Sidney Marshall funeral: Plea for mourners for WWII veteran amid concerns no-one will attend

Just like the funeral of war veteran Harold Jellicoe Percival last year, the undertaker hopes strangers will turn up to pay their respects

A recently deceased RAF veteran will have hardly any attendees at his funeral, an undertaker has said, as he makes a public appeal for mourners.

Sidney Marshall, 90, who took part in the D-Day landings serving as a flight sergeant, passed away on 16 June at his home in Lytham St Annes, Lancashire.

With no relatives living locally and a wife, Elizabeth, who died last year, undertaker Eddie Jacobs, 72, is concerned that Marshall won’t get the send-off befitting of a war hero.

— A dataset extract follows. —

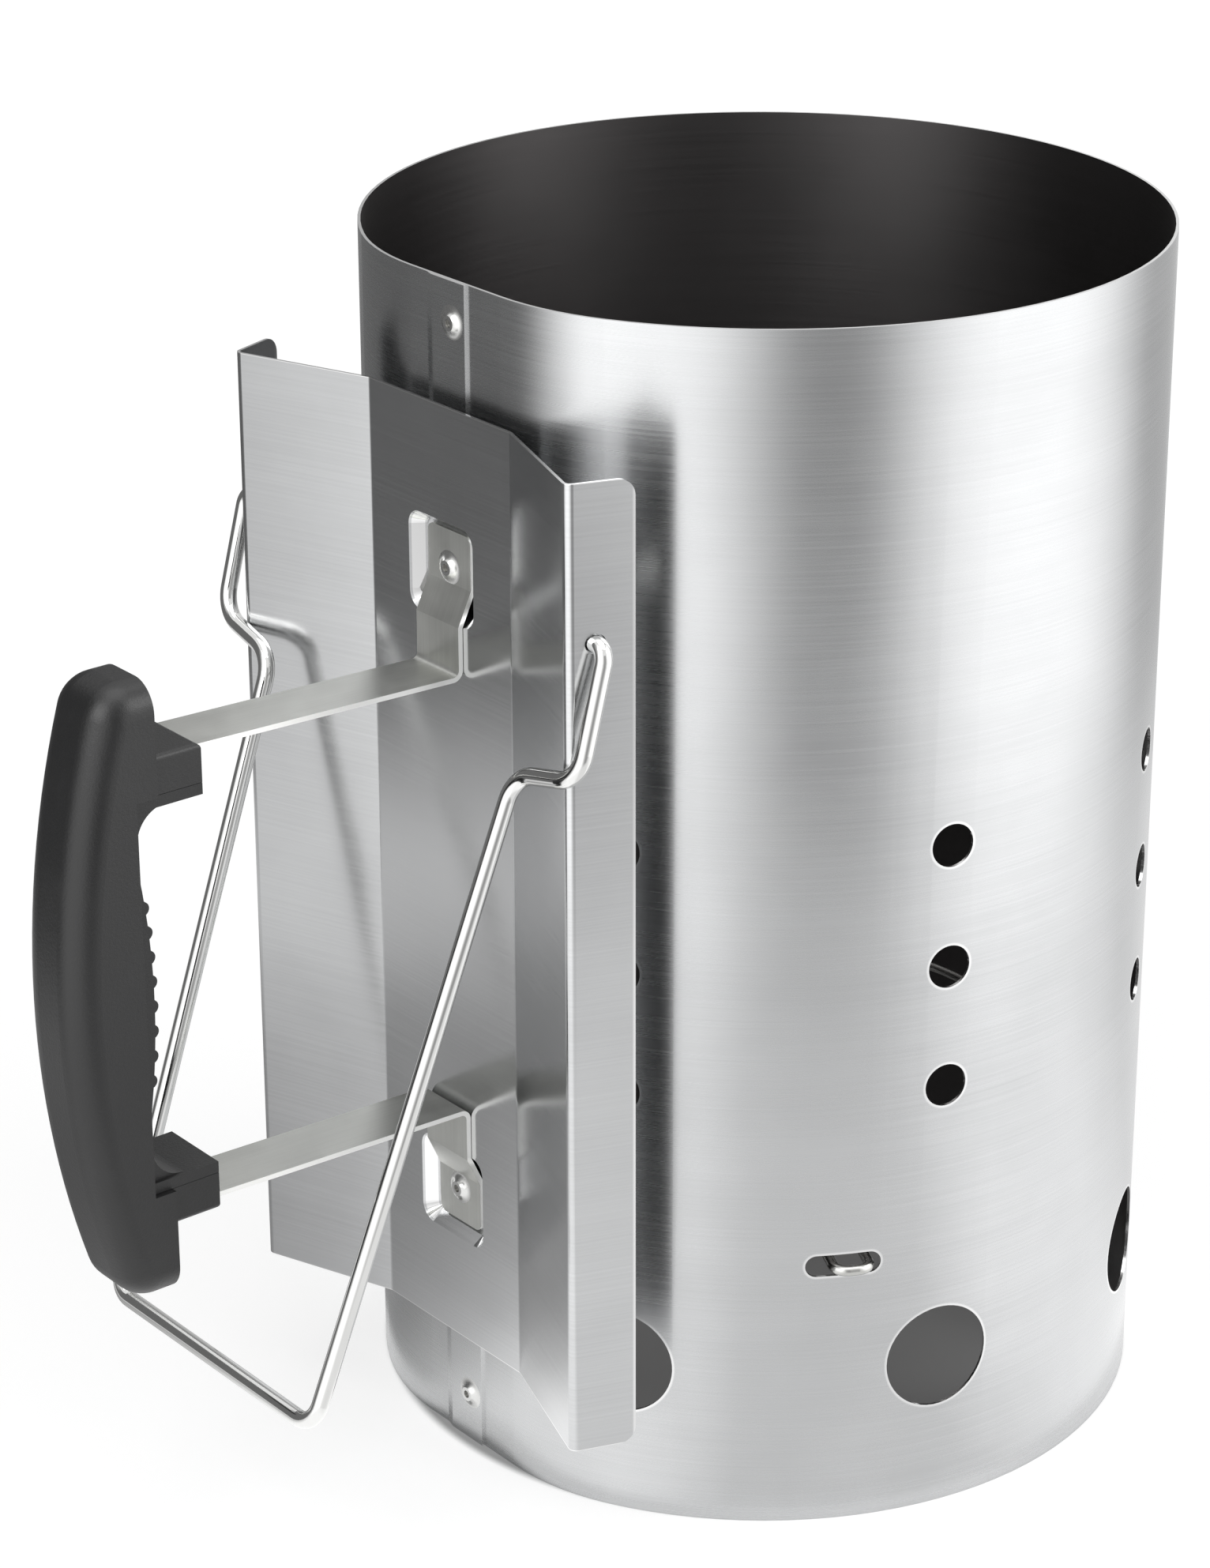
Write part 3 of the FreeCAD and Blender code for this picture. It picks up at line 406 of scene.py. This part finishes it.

However, the attention already garnered by the campaign has been overwhelming, he told The Independent.

“It’s a good thing for Sid, it gives him some recognition. They’re very few and far between now these chaps.”

He also told the Blackpool Gazette that Sid is survived by elderly brothers and sisters but that he has no immediate family of his own.

“He should get recognition for what he has done. Can you imagine as a 21-year-old taking off in a Lancaster loaded with fuel and 2,000lbs of bombs? It does not bear thinking about.”

Marshall, who Mr Jacobs described as a “complete hero,” served in the RAF during World War II as a mid-upper gunner for the 9 Squadron.

“I can remember when I lived in Crewe as a boy hiding under the table when the bombing raids took place at the nearby Rolls Royce factory.

“Sid was out there protecting us.”

Marshall’s funeral will take place at the Lytham Park Crematorium on 4 July at 1.30pm. Mr Jacobs said that the funeral had been moved to the US’ Independence Day to honour Marshall’s efforts at keeping the UK independent.

Past and present members of the armed forces are encouraged to attend, alongside any members of the public that wish to pay their respects.

The funeral directors behind the petition are the same that arranged the funeral of war veteran Harold Jellicoe Percival in November.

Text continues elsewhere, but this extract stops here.